Proton diffusion in the hexafluorophosphoric acid clathrate hydrate

J Phys Chem B. 2014 Nov 26;118(47):13357-64. doi: 10.1021/jp504128m. Epub 2014 Jun 30.

Abstract

The hexafluorophosphoric acid clathrate hydrate is known as a "super-protonic" conductor: its proton conductivity is of the order of 0.1 S/cm at ca. room temperature. The long-range proton diffusion and the associated mechanism have been analyzed with the help of incoherent quasi-elastic neutron scattering (QENS) and proton pulsed-field-gradient nuclear magnetic resonance ((1)H PFG-NMR). The system crystallizes into the so-called type I clathrate structure (SI) at low temperature and into the type VII structure (SVII) above ca. 230 K with a melting point close to room temperature.
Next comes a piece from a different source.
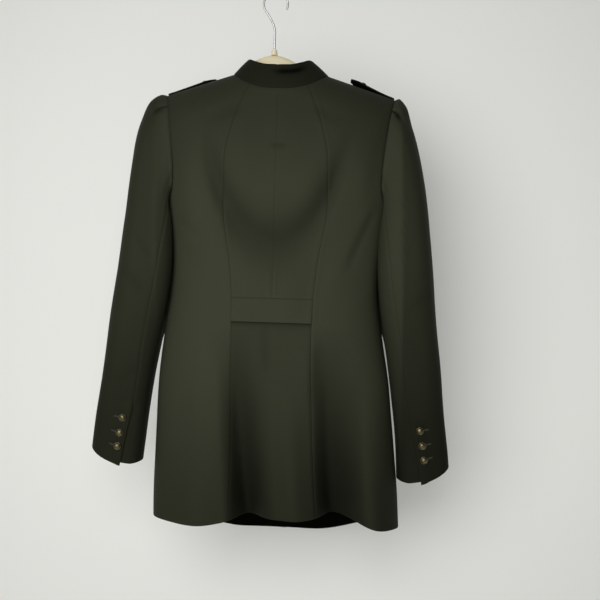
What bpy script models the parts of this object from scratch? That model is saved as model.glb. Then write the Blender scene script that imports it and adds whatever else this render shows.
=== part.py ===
"""Longline military jacket on its hanger, hung up by the hook with its back towards +Y.

Sizes are in millimetres and MM turns them into metres when a mesh is made. The garment has its own
frame: X towards the wearer's left, Y towards the back, Z up, with its zero at the bottom of the collar
at the centre back. An empty carries that frame to the part's origin, which is the inside top of the
hanger's hook.

Each cut piece is a wall of cloth. Its outer face is worked out on one surface, cloth(theta, run):
theta goes round the body from the centre back, and run goes down the cloth from the shoulder seam,
round the shoulder and on to the hem.
"""

import math

import bpy
import numpy as np
from mathutils import Matrix

MM = 0.001

CLOTH = 1.6
SEAM = 0.2
PROUD = 0.4
CLEAR = 0.3
SIDES = {"left": 1, "right": -1}

NECK_X = 82.0
NECK_Z = 31.0
SHOULDER_X = 194.6
SHOULDER_SLOPE = 0.324
ROLL = 60.0
FULLNESS = 0.3
FRONT_NECK_DROP = 80.0
UNDERARM_DROP = 200.0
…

While, in the SI phase, no long-range proton diffusion is observed (at least faster than the present measurement capabilities, i.e., 10(-7) cm(2)·s(-1)) with respect to the probed time scale, both techniques evidence a long-range proton diffusion process in the SVII phase (3.85 × 10(-6) cm(2)·s(-1) at 275 K with an activation energy of 0.19 ± 0.04 eV). QENS experiments lead to modeling the microscopic mechanism of the long-range proton diffusion by means of a Chudley-Elliot jump diffusion model with a characteristic jump distance of 2.79 ± 0.17 Å. In other words, the long-range diffusion occurs through a Grotthus mechanism with proton jumping from one water-oxygen site to another. Moreover, the analysis of the proton diffusion for hydration numbers greater than 6 (i.e., in the SVII structure) reveals that the additional water molecules coexisting with the SVII structure act as a "structural defect" barrier for the proton diffusivity, responsible for the conductivity.